I've had this track pegged as my favorite of the year ever since it came out in January, and I have to say it has held up incredibly well. Its reputation on the blogosphere has really been sullied by the bafflingly bad studio recording that later consumed it, but if there is anything that could potentially salvage what seems to be The Knife drowning in a sea of pretension, it would be this song. Regardless, this song is so complete, Tomorrow in a Year doesn't even have to be addressed.
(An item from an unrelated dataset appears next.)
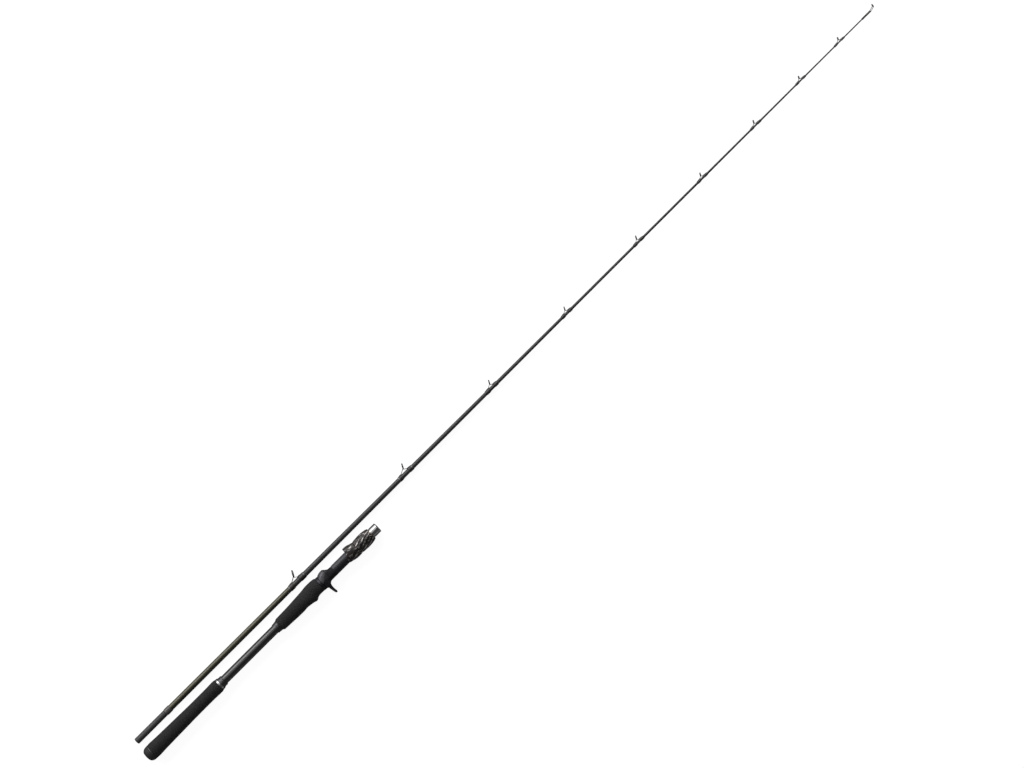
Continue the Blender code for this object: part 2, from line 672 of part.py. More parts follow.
def seat_stations():
    """Rear dome of the seat, its cheeks, and the plain barrel as far as the seat's front end."""
    # Place from the seat's rear end, rise of the top, the bottom and the sides over the barrel, and
    # power of the upper half
    rows = [(0, 3.6, 4.6, 3.8, 2), (3.4, 5.1, 4.7, 3.8, 2.5), (6.4, 6.0, 4.0, 3.6, 2.8)]
    rows += [(8.6, 6.2, 2.4, 3.1, 3), (10.9, 6.2, 0.7, 2.6, 3), (12.9, 6.0, 0.1, 2.2, 3)]
    rows += [(15.4, 4.2, 0, 1.5, 2.8), (18.4, 2.4, 0, 0.9, 2.5), (21.4, 1.0, 0, 0.4, 2.2)]
    rows += [(25.4, 0, 0, 0, 2)]
    stations = [
        (SEAT_START + x * MM, BARREL + top * MM, BARREL + depth * MM, BARREL + half * MM, power)
        for x, top, depth, half, power in rows
    ]
    return stations + [(SEAT_END, BARREL, BARREL, BARREL, 2)]


def make_seat_channel(owner):
    """Room for the reel's foot: a pocket under the rear dome that opens forwards between cheeks."""
    blind = SEAT_START + REAR_POCKET
    mouth = SEAT_START + REAR_MOUTH
    front = SEAT_START + BED_START
    floor = BARREL + GAP
    outline = [(blind, floor), (blind, CEILING - 1.6 * MM), (blind + 3 * MM, CEILING)]
    outline += [(mouth, CEILING), (mouth, 2 * CEILING), (front, 2 * CEILING), (front, floor)]
    return plate("seat_channel", owner, outline, POCKET_HALF_WIDTH, POCKET_CORNER, BED + GAP)


def male_thread(owner):
    turns = int((SEAT_END - THREAD_START - THREAD_ROOT_WIDTH) / PITCH)
    root = BARREL - GAP
    thread = ridge(
        "barrel_thread",
        owner,
        THREAD_START + THREAD_ROOT_WIDTH / 2,
        turns,
        root,
        THREAD_CREST,
        THREAD_ROOT_WIDTH,
        THREAD_CREST_WIDTH,
    )
    slot = KEY_HALF_WIDTH + GAP
    low = (THREAD_START - PITCH, -THREAD_CREST - MM, -slot)
    high = (SEAT_END + PITCH, -root + MM, slot)
    combine(thread, "DIFFERENCE", block("key_slot", owner, low, high))
    return thread


def make_reel_seat(owner):
    seat = loft("reel_seat", owner, RESIN, seat_stations())
    bed_start = SEAT_START + BED_START
    low = (bed_start, BARREL - 1.8 * MM, -BED_HALF_WIDTH)
    high = (bed_start + BED_LENGTH, BED, BED_HALF_WIDTH)
    combine(seat, "UNION", make_trigger(owner), block("foot_bed", owner, low, high))
    combine(seat, "UNION", male_thread(owner))
    combine(seat, "DIFFERENCE", make_seat_channel(owner))
    bore = bar("seat_bore", owner, SEAT_START - MM, SEAT_END + MM, BORE)
    combine(seat, "DIFFERENCE", bore)


def hood_stations():
    # As for the seat, from the hood's rear end
    rows = [(0, 1.3, 0.9, 0.9, 2), (5.0, 6.5, 1.9, 2.4, 2.8), (9.5, 6.4, 3.0, 3.0, 2.8)]
    rows += [(14.0, 5.7, 3.7, 3.4, 2.5), (18.5, 4.3, 3.8, 3.3, 2.2), (23.3, 2.9, 3.4, 3.0, 2)]
    stretch = (HOOD_END - HOOD_START) / (23.3 * MM)
    return [
        (
            HOOD_START + x * MM * stretch,
            BARREL + top * MM,
            BARREL + depth * MM,
            BARREL + half * MM,
            power,
        )
        for x, top, depth, half, power in rows
    ]


def make_front_hood(owner):
    """The sliding hood: a roofed pocket for the front of the reel's foot, a round bore over the
    thread, a key that stops it turning, and a lipped neck that the nut holds."""
    hood = loft("front_hood", owner, WOVEN, hood_stations())
    neck_end = HOOD_END + NECK_LENGTH
    neck = bar("hood_neck", owner, HOOD_END - 4 * MM, neck_end, NECK_RADIUS)
    lip = bar("hood_lip", owner, neck_end - LIP_LENGTH, neck_end, LIP_RADIUS)
    combine(hood, "UNION", neck, lip)
    wide = bar("hood_bore", owner, BORE_STEP, neck_end + MM, HOOD_BORE)
    narrow = bar("skirt_bore", owner, HOOD_START - MM, BORE_STEP + MM, BARREL + GAP)
    mouth = HOOD_START + HOOD_SKIRT
    back = HOOD_START - MM
    outline = [(back, 0), (back, CEILING), (mouth, CEILING)]
    outline += [(mouth + HOOD_POCKET, CEILING - 0.6 * MM), (mouth + HOOD_POCKET, 0)]
    pocket = plate("hood_pocket", owner, outline, POCKET_HALF_WIDTH, POCKET_CORNER, BED + GAP)
    outline = [(back, -BARREL / 2), (mouth, BARREL / 2), (mouth, 2 * CEILING)]
    outline += [(back, 2 * CEILING)]
    face = plate("hood_face", owner, outline, 2 * CEILING, 0, 0)
    combine(hood, "DIFFERENCE", wide, narrow, pocket, face)
    low = (BORE_STEP + MM, -HOOD_BORE - NECK_WALL / 2, -KEY_HALF_WIDTH)
    high = (HOOD_END, -BARREL - GAP, KEY_HALF_WIDTH)
    combine(hood, "UNION", block("hood_key", owner, low, high))


def make_lock_nut(owner):
    """The barrel-shaped nut: a groove for the hood's lip, then the thread through to its front."""
    end = NUT_START + NUT_LENGTH
    # Share of the nut's length from its rear end, and how far it is under the full radius
    shape = [(0, 1.6), (0.10, 1.2), (0.26, 0.5), (0.46, 0), (0.66, 0.2), (0.85, 0.9)]
    shape += [(0.96, 1.8), (1, 2.2)]
    outline = [
        (NUT_START + share * NUT_LENGTH, NUT_RADIUS - under * MM)
        for share, under in reversed(shape)
    ]
    neck_end = HOOD_END + NECK_LENGTH
    groove = neck_end - LIP_LENGTH - GAP
    minor = BARREL + GAP
    outline += [(NUT_START, NECK_RADIUS + GAP), (groove, NECK_RADIUS + GAP)]
    outline += [(groove, LIP_RADIUS + GAP), (neck_end + GAP, LIP_RADIUS + GAP)]
    thread_end = neck_end + GAP + NUT_THREAD
    relief = THREAD_CREST + 2 * GAP
    outline += [(neck_end + GAP, minor), (thread_end, minor), (thread_end, relief), (end, relief)]
    nut = turned("lock_nut", owner, WOVEN, outline)
    skipped = int((neck_end - THREAD_START) / PITCH) - 1
    start = THREAD_START + THREAD_ROOT_WIDTH / 2 + skipped * PITCH
    turns = math.ceil((thread_end - start) / PITCH) + 1
    cutter = ridge(
        "nut_thread",
        owner,
        start,
        turns,
        BARREL - GAP,
        THREAD_CREST + GAP,
        THREAD_ROOT_WIDTH + 2 * THREAD_SIDE_ROOM,
        THREAD_CREST_WIDTH + 2 * THREAD_SIDE_ROOM,
    )
    combine(nut, "DIFFERENCE", cutter)


def make_socket(owner):
    """The socket that carries the tube on to the front and takes the ferrule, the polished collar
    on it, and the stop at the bottom of it."""
    end = HANDLE_LENGTH
    outer = BORE + COLLAR_WALL
    lip = end - COLLAR_LIP
    outline = [(end, outer - EDGE), (end - EDGE, outer), (COLLAR_START, outer)]
    outline += [(COLLAR_START, BORE), (lip, BORE), (lip, SOCKET_RADIUS), (end, SOCKET_RADIUS)]
    turned("front_collar", owner, STEEL, outline)
    start = SOCKET_START
    sleeve("ferrule_socket", owner, BRASS, start, SOCKET_END, SOCKET_RADIUS, TUBE_RADIUS)
    rear = TUBE_END - STOP_LENGTH
    radius = TUBE_BORE - GAP
    outline = [(TUBE_END, 0), (TUBE_END, radius), (rear, radius), (rear, 0)]
    turned("socket_stop", owner, RUBBER, outline)


def make_handle():
    owner = frame_empty("handle", (BUTT_X, HANDLE_Y, HANDLE_Z))
    make_butt(owner)
    make_rear_grip(owner)
    make_checks(owner)
    make_tube(owner)
    make_main_grip(owner)
    make_reel_seat(owner)
    make_socket(owner)
    carriage = frame_empty("hood_carriage", (0, 0, 0), owner)
    make_front_hood(carriage)
    make_lock_nut(frame_empty("nut_axis", (0, 0, 0), carriage))


clear_scene()
PARTS = collection("casting_rod")
HELPERS = collection("cutters")
CARBON = finish("carbon_blank", (0.035, 0.036, 0.036), 0.0, 0.3)
FOAM = finish("grip_foam", (0.018, 0.018, 0.019), 0.0, 0.9)
RUBBER = finish("black_rubber", (0.02, 0.02, 0.02), 0.0, 0.8)
RESIN = finish("seat_resin", (0.022, 0.023, 0.028), 0.0, 0.45)
WOVEN = finish("woven_carbon", (0.045, 0.038, 0.034), 0.1, 0.25)
THREAD = finish("wrap_thread", (0.02, 0.014, 0.012), 0.0, 0.25)
ALLOY = finish("satin_alloy", (0.35, 0.35, 0.37), 1.0, 0.35)
STEEL = finish("polished_steel", (0.7, 0.7, 0.7), 1.0, 0.12)
BRASS = finish("ferrule_brass", (0.62, 0.48, 0.26), 1.0, 0.35)
GUIDE_METAL = finish("guide_metal", (0.13, 0.13, 0.135), 1.0, 0.35)
CERAMIC = finish("ring_ceramic", (0.05, 0.055, 0.06), 0.0, 0.12)
make_tip_section()
make_handle()
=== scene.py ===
"""Finishes a two-piece casting rod around its fixed frame: each visible piece is modelled in fine
detail at the place that the frame gives it, with its own procedural finish, on a plain stage."""

import math

import bmesh
import bpy
from bpy.props import (
    FloatProperty,
    FloatVectorProperty,
    IntProperty,
    PointerProperty,
)
from mathutils import Matrix, Vector


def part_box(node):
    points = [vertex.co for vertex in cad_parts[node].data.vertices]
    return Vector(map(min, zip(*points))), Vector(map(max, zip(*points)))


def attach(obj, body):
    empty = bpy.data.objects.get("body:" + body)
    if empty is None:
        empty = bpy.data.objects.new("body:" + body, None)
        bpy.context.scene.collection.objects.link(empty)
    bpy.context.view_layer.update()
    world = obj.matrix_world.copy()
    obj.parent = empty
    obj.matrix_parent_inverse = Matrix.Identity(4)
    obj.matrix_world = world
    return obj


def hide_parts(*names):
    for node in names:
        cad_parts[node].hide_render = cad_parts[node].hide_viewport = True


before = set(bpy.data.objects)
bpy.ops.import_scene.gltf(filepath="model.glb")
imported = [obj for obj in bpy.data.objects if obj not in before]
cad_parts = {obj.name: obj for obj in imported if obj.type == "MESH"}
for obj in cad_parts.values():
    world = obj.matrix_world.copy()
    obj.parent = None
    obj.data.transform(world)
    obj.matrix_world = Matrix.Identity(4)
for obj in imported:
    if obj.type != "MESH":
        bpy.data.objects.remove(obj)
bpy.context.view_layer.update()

bl_info = {
    "name": "Casting Rod",
    "version": (1, 0, 0),
    "blender": (4, 5, 0),
    "location": "View3D > Sidebar > Casting Rod",
    "description": "Models a two-piece casting rod and its finishes around a fixed frame",
    "category": "Object",
}

MM = 0.001
TURN = 2 * math.pi
WELD = 0.000001  # points closer than this are one
CREASE = math.radians(28)  # an edge that bends more than this is rounded
ROUND = 96  # steps of a large turned piece
RING = 64  # steps of a guide's ring
GUIDES = range(1, 10)
TRIMMED = 2  # guides whose wraps end in a bright band

# The blank's taper: share of its length from the butt, and share of the taper left there
TAPER = [(0, 1), (0.05, 0.97), (0.21, 0.86), (0.29, 0.77), (0.40, 0.60), (0.50, 0.45)]
TAPER += [(0.62, 0.28), (0.75, 0.19), (0.87, 0.09), (1, 0)]
TIP_RADIUS = 1.0 * MM
RING_LEAN = math.radians(28)
TIP_LEAN = math.radians(12)
BAND = 0.5 * MM  # thickness of a guide's band
# Where the legs meet the band, from its lowest point
LEGS = math.radians(50)
TIP_LEGS = math.radians(80)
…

It almost reminds me of a of a round or canon piece from my cello playing days, with The Knife really exploring every corner of a chord progression that is pretty much perfect, both self-contained and self-perpetuating, so much so that the duo has to end the song with a nearly three minute, brain-wiping drone from a single cello string: nothing else would be capable of truly resolving such a strongly repetitive piece of music. At the same time, the final note really stands to reinforce the song's incredible cohesiveness, tying up almost every theme introduced throughout the song, be it the bending drone or the operatic vibrato, in a single ecstatic knot. This is, seriously, one of the few pieces of music that I would sincerely call inevitable. There is really no way it could be better.